Beyond NTSC and PAL differences, can anyone enlighten me as to some of the basic usage for each? I'm especially curious as to when you would choose 720p over 1080p, what happens if you have several end usages in mind (broadcast television and DVD), what is best for DVD only, what are standard delivery formats for programming meant for Discovery Channel and National Geographic, for variable frame-rates, not to mention what would be the best options (or pros and cons) for an indie feature film (digital projection)?

Does the HPX actually shoot in some native format from which the otehrs are derived?


Barry Green April 30th, 2007 11:33 PM

The HPX500 processes everything internally at 1920x1080, at the frame rate you've selected (up to 60p). Then all recording formats get created from that 1920x1080 master.

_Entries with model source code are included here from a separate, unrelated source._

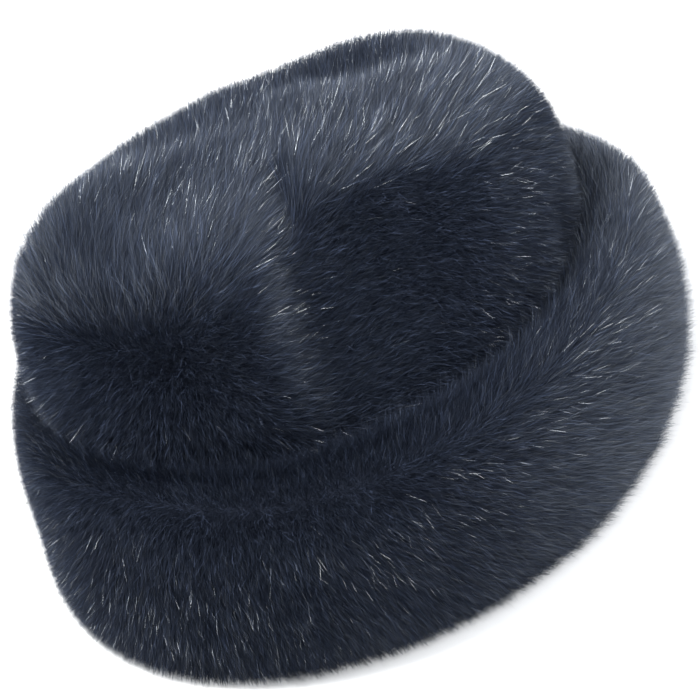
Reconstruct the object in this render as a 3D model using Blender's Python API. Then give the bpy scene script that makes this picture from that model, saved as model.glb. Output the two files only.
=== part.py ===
# A deep-pile faux fur hat: a soft domed crown with a tall turned-up cuff.
# Metres, +Z up. The front faces -Y and the hat rests on its rim at z = 0.
# A bearing turns from the front (-Y) through the wearer's left (+X) to the back.
# Reach is the distance outside the head line, the oval that the crown's wall follows inside.

import math
import random
from collections import namedtuple

import bmesh
import bpy
from mathutils import Matrix, Vector

# Head opening
HEAD_HALF_WIDTH = 0.083
HEAD_HALF_LENGTH = 0.096

# Cloth: backing, standing pile, and pile pressed flat behind the cuff
BACKING = 0.002
PILE = 0.013
PRESSED_PILE = 0.005

# Crown
CROWN_HEIGHT = 0.144
CROWN_START = 0.046
CROWN_SQUARENESS = 4.1
TIP_SEAM_SHARE = 0.79
CROWN_LEAN_LEFT = 0.11  # how much the top rises for each metre towards +X
CROWN_LEAN_FRONT = 0.065
CROWN_SWELL = 0.010
SHOULDER_RISE = 1.3  # how fast the shoulder's swell comes in up the wall
DENT_DEPTH = 0.013
DENT_SPREAD = 0.5  # share of the way out, inside which the dents widen

# The plane that the soft crown is pressed flat against, between the front and +X.
# The press ends in a fold towards the front, FACE_SPAN from the plane's own bearing.
FACE_BEARING = 58.0
FACE_RISE = 30.0  # how far it looks up
FACE_REACH = 0.1265  # its distance from the middle of the rim
FACE_SOFTNESS = 0.006
FACE_SPAN = 11.0
FACE_FOLD = 14.0

# Cuff
CUFF_HEIGHT = 0.077
CUFF_BULGE = 0.025
CREASE_DEPTH = 0.020
CREASE_DROP = 0.006
CREASE_WIDTH = 0.0048
CREASE_PRESS = 0.4  # share of the locks' height that is left in the crease
CREST_THINNING = 0.3  # share of it that is lost on the crest

# Locks of pile
LOCK_PITCH = 0.0122
LOCK_DEPTH = 0.0065
LOCK_TIP = 0.0015
LOCK_LEAN = 0.0062
LOCK_VARIATION = 0.25
NAP_BEARING = 135.0
LOCK_SEED = 7

# Clearances between the sewn pieces
SEAM_GAP = 0.0008
CUFF_GAP = 0.0005
FLOOR_GAP = 0.0004

# Cloth colour
FUR_COLOUR = (0.012, 0.016, 0.027, 1.0)
FUR_ROUGHNESS = 0.7
FUR_SHEEN = 0.4

PILE_REACH = BACKING + PILE

# How the outline swells round the hat, as shares: crest of CUFF_HEIGHT,
# bulge and foot of CUFF_BULGE, shoulder and top of CROWN_SWELL.
Station = namedtuple("Station", "bearing crest bulge foot shoulder top")
STATIONS = (
    Station(0, 0.14, -0.06, 0.08, 0.1, 0.0),
    Station(45, 0.08, 0.14, -0.06, 0.0, 0.0),
    Station(90, 0.02, 0.12, 0.0, 0.05, 0.0),
    Station(135, 0.0, 0.16, 0.10, 0.28, 0.2),
    Station(180, -0.11, -0.08, 0.0, 0.22, 0.4),
    Station(225, -0.10, 0.0, 0.0, -0.15, -0.25),
    Station(270, -0.05, -0.04, 0.0, 0.15, -0.1),
    Station(315, 0.02, -0.34, 0.22, 0.5, 0.4),
)

# The cuff's outer section, from its foot up over the crest into the crease, as shares:
# height of the local crest, reach of CUFF_BULGE, swell and foot of the station's bulge and foot.
Section = namedtuple("Section", "height reach swell foot")
CUFF_SECTION = (
    Section(0.0, 0.74, 0.3, 1.0),
    Section(0.18, 0.91, 0.7, 0.67),
    Section(0.38, 0.98, 1.0, 0.3),
    Section(0.57, 1.0, 1.0, 0.0),
    Section(0.77, 0.94, 1.0, 0.0),
    Section(0.935, 0.71, 0.75, 0.0),
    Section(1.0, 0.22, 0.2, 0.0),
)

# Dents (positive) and lobes (negative) of the soft crown. Level is the share of the way
# up the crown's wall, inward the share of the way in to its middle, spans are half-widths,
# depth is a share of DENT_DEPTH.
Dent = namedtuple("Dent", "bearing bearing_span level level_span inward inward_span depth")
CROWN_DENTS = (
    Dent(47, 13, 0.92, 0.45, 0.48, 0.42, 0.9),
    Dent(22, 19, 0.85, 0.35, 0.24, 0.36, -0.5),
    Dent(112, 11, 0.40, 0.25, 0.0, 0.25, 0.3),
    Dent(132, 12, 0.70, 0.30, 0.1, 0.35, -0.25),
    Dent(185, 56, 0.98, 0.16, 0.45, 0.36, 1.2),
    Dent(250, 16, 0.75, 0.25, 0.1, 0.35, 0.6),
    Dent(318, 26, 0.96, 0.20, 0.4, 0.35, -0.35),
)


def clear_scene():
    for item in list(bpy.data.objects):
        bpy.data.objects.remove(item, do_unlink=True)


def fur_material(name):
    material = bpy.data.materials.new(name)
    material.use_nodes = True
    shader = material.node_tree.nodes["Principled BSDF"]
    shader.inputs["Base Color"].default_value = FUR_COLOUR
    shader.inputs["Roughness"].default_value = FUR_ROUGHNESS
    shader.inputs["Metallic"].default_value = 0.0
    shader.inputs["Sheen Weight"].default_value = FUR_SHEEN
    material.diffuse_color = FUR_COLOUR
    return material


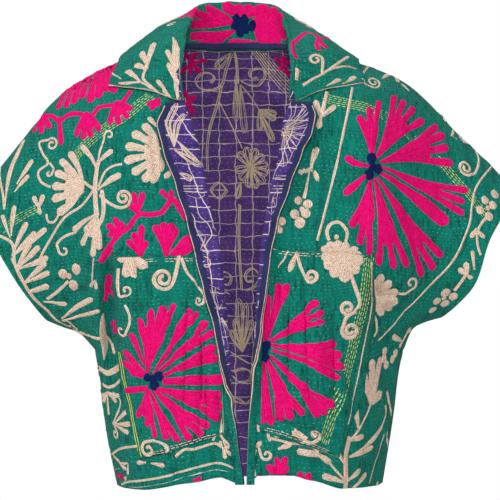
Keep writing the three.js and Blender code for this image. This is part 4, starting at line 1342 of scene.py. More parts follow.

You'll probably get many suggestions, but here's a few things to consider:
a) most networks in the US are broadcasting 1080i, some broadcast 720p (such as Fox, ABC, and ESPN). If you're doing a show for one of those networks you'd probably choose 720. Some networks don't want anything to do with 720 (HDNet, for example; they believe the "one true form of HD" is 1080/60i). They don't want filmlook or anything, they want raw 1080/60i.

b) For an indie film, 1080/24pA is preferable over all other modes. 720/24pN is a good choice if you have limited recording time on small cards, but with an HPX500 you're likely going to get one of the packages with the four 16GB cards, so use 1080/24pA.

c) 24P for filmlike look, 60i or 60p for the "reality" look: news, live events, soap operas, etc.

d) 720pN for any variable frame rate stuff: slow-mo or fast-mo, etc.

e) if you're shooting standard-def, shoot DVCPRO50. Only use DV if you need to exchange DV footage with someone else, or you simply *must* have the additional recording time (twice as much recording time). Otherwise, always use DVCPRO50 for standard def.

Robert Lane May 1st, 2007 12:27 PM


You should make Barry's above post a sticky: it's timeless info for format choice relative to both the 200 and 500 cameras.